Order operands by property name in logic operators
As I said earlier, by caching the query results against its predicate, I only had to run five of the seven queries. However, I noticed that a couple of these looked the same, except with the order of “sub-predicates” reversed. What I mean is that I saw
TEXT != nil AND reading != nil
together with
reading != nil AND TEXT != nil
These are obviously the same thing, logically, but as strings they are completely different. There is no way to prove predicates are logically equivalent on the iPhone so to solve this, I made sure that when I construct these predicates with logic operators such as AND and OR, I order the operands based on the property name’s alphabetic order.
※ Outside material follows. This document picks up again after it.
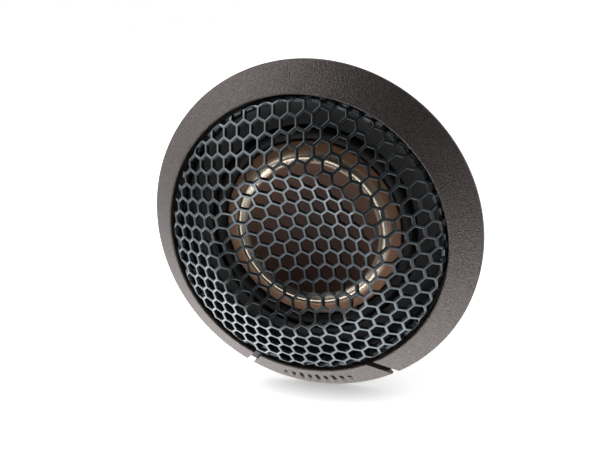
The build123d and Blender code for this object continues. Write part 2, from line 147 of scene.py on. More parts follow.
POLARITY_PLACE = (3.95, -5.35)  # X and Z of the plus sign; the minus sign mirrors it
POLARITY_ARM = 0.5
POLARITY_STROKE = 0.16
POLARITY_RISE = 0.06
POLARITY_ROOT = 0.05            # how far the marks go into the board

# ---- how finely the shapes are divided ----
RING_STEPS = 288
BADGE_STEPS = 72
FINE_STEPS = 240                # the dome, surround and faceplate, round the axis
COIL_STEPS = 144
THREAD_STEPS = 72
THREAD_ROWS = 110
CORNER_STEPS = 6
BAR_END_STEPS = 8
GRILLE_ROLL_STEPS = 8
SIDE_POINTS = 3                 # along each side of a hole
CORNER_POINTS = 3               # round each corner between them
HOLE_EDGE_STEPS = 4
DISH_POINTS = 50                # across the dome's dish, its bead and its outer cone
BEAD_POINTS = 40
CONE_POINTS = 10
SURROUND_STEPS = 24
HORN_STEPS = 12
WIRE_STEPS = 6

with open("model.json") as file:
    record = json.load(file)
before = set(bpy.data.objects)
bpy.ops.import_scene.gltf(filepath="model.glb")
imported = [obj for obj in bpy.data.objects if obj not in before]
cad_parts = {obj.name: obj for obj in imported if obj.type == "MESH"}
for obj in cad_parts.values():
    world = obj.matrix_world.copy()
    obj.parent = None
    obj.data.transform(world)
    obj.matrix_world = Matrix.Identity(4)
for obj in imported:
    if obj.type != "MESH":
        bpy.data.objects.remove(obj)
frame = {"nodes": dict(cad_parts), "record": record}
cad_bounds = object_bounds()
nodes = frame["nodes"]


# ------------------------------------------------------------------ mesh helpers
def add_mesh(name, vertices, faces):
    """A new smooth-shaded object from points in millimetres."""
    mesh = bpy.data.meshes.new(name)
    mesh.from_pydata([tuple(c * MM for c in v) for v in vertices], [], faces)
    mesh.update()
    mesh.shade_smooth()
    piece = bpy.data.objects.new(name, mesh)
    bpy.context.scene.collection.objects.link(piece)
    return piece


def tidy(piece, merge=0.002):
    """Joins doubled points, drops slivers and turns every face outwards."""
    made = bmesh.new()
    made.from_mesh(piece.data)
    bmesh.ops.remove_doubles(made, verts=made.verts, dist=merge * MM)
    bmesh.ops.dissolve_degenerate(made, edges=made.edges, dist=merge * MM / 2)
    bmesh.ops.recalc_face_normals(made, faces=made.faces)
    made.to_mesh(piece.data)
    made.free()
    piece.data.shade_smooth()
    return piece


def soften(piece, width, segments, angle):
    """Rounds the edges sharper than angle and keeps flat faces flat."""
    bevel = piece.modifiers.new("rounded_edges", "BEVEL")
    bevel.width = width * MM
    bevel.segments = segments
    bevel.limit_method = "ANGLE"
    bevel.angle_limit = math.radians(angle)
    bevel.harden_normals = True


def rounded(corners, radii):
    """The closed outline through these (radius, depth) corners, each an arc of its own radius."""
    outline = []
    count = len(corners)
    for i, radius in enumerate(radii):
        before, here, after = (Vector(corners[(i + k) % count]) for k in (-1, 0, 1))
        if radius == 0:
            outline.append(tuple(here))
            continue
        into, out = (before - here).normalized(), (after - here).normalized()
        half = into.angle(out) / 2
        middle = here + (into + out).normalized() * radius / math.sin(half)
        start = here + into * radius / math.tan(half) - middle
        sweep = start.angle_signed(here + out * radius / math.tan(half) - middle)
        for step in range(CORNER_STEPS + 1):
            turn = -sweep * step / CORNER_STEPS
            outline.append(tuple(middle + Matrix.Rotation(turn, 2) @ start))
    return outline


def turned(name, outline, steps, ends=None):
    """The closed (radius, depth) outline turned about the axis.

    ends(radius) gives the first and last angle of a part turn.
    """
    vertices, faces = [], []
    count = len(outline)
    rows = steps if ends is None else steps + 1
    for row in range(rows):
        for radius, depth in outline:
            first, last = (0, 2 * math.pi) if ends is None else ends(radius)
            angle = first + (last - first) * row / steps
            vertices.append((radius * math.cos(angle), -depth, radius * math.sin(angle)))
    for row in range(steps):
        this, following = row * count, (row + 1) % rows * count
        for k in range(count):
            after = (k + 1) % count
            faces.append((this + k, this + after, following + after, following + k))
    if ends is not None:
        faces.append(tuple(range(count)))
        faces.append(tuple(reversed(range(steps * count, steps * count + count))))
    return tidy(add_mesh(name, vertices, faces))


def skin_line(centre, corner, end, bend, sphere_steps, bend_steps):
    """(radius, depth) along a formed sheet's front: a dish, a rounded fold and an outer cone."""
    rise = corner[1] - centre
    sphere = (corner[0] ** 2 + rise ** 2) / (2 * rise)
    slope = (end[1] - corner[1]) / (end[0] - corner[0])
    tilt = math.atan(slope)

    def miss(radius):
        """How far the fold's arc, centred at this radius, falls short of touching the dish's sphere."""
        depth = corner[1] + slope * (radius - corner[0]) - bend / math.cos(tilt)
        return math.hypot(radius, depth - centre - sphere) - sphere - bend

    inside, outside = corner[0] - 2 * bend, corner[0] + 2 * bend
    for _ in range(40):
        middle = (inside + outside) / 2
        if (miss(middle) > 0) == (miss(inside) > 0):
            inside = middle
        else:
            outside = middle
    fold_radius = (inside + outside) / 2
    fold_depth = corner[1] + slope * (fold_radius - corner[0]) - bend / math.cos(tilt)
    lean = math.atan2(fold_radius, centre + sphere - fold_depth)
    line = []
    for k in range(sphere_steps + 1):
        angle = lean * k / sphere_steps
        line.append((sphere * math.sin(angle), centre + sphere * (1 - math.cos(angle))))
    for k in range(1, bend_steps + 1):
        angle = -lean + (lean - tilt) * k / bend_steps
        line.append((fold_radius + bend * math.sin(angle), fold_depth + bend * math.cos(angle)))
    line.append(end)
    return line


def thickened(line, thickness):
    """A closed outline: the line, then the same line moved back through the sheet."""
    back = []
    for k, (radius, depth) in enumerate(line):
        before, after = line[max(k - 1, 0)], line[min(k + 1, len(line) - 1)]
        run, rise = after[0] - before[0], after[1] - before[1]
        length = math.hypot(run, rise)
        across = radius + rise / length * thickness if radius > 0 else 0
        back.append((across, depth - run / length * thickness))
    return line + back[::-1]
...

What that means is that either of the above will become
reading != nil AND TEXT != nil
This is because “reading” < “text”.
This reduced the number of queries from five down to three!
Skip != nil if the property is not optional
Finally, I noticed that many of my predicates contained
The text property is not “optional”. That’s the same as having a “not null” column in the normal database world. So why bother checking if it’s nil if it’s never going to be nil?
NSEntityDescription can provide an NSDictionary of NSPropertyDescriptions, which let you know if any property isOptional or not. I used this to eliminate these redundant tests.
And this brought the number of unique queries down from three to just two!!
Conclusions
By simplifying predicates to logically equivalent but more sensible versions where possible, I reduced loading time to a third with default settings.
By shuffling around operand ordering and removing redundant comparisons, less obviously logically-equivalent predicates were discovered: for the seven tests there is only actually two predicates required.
By using a shared memory cache there is the overhead of a few seconds at application startup, but this means that queries with equal (not equivalent) predicates are only run once. It’s up to the rest of the application to make sure that equivalent predicates end up being equal as much as possible.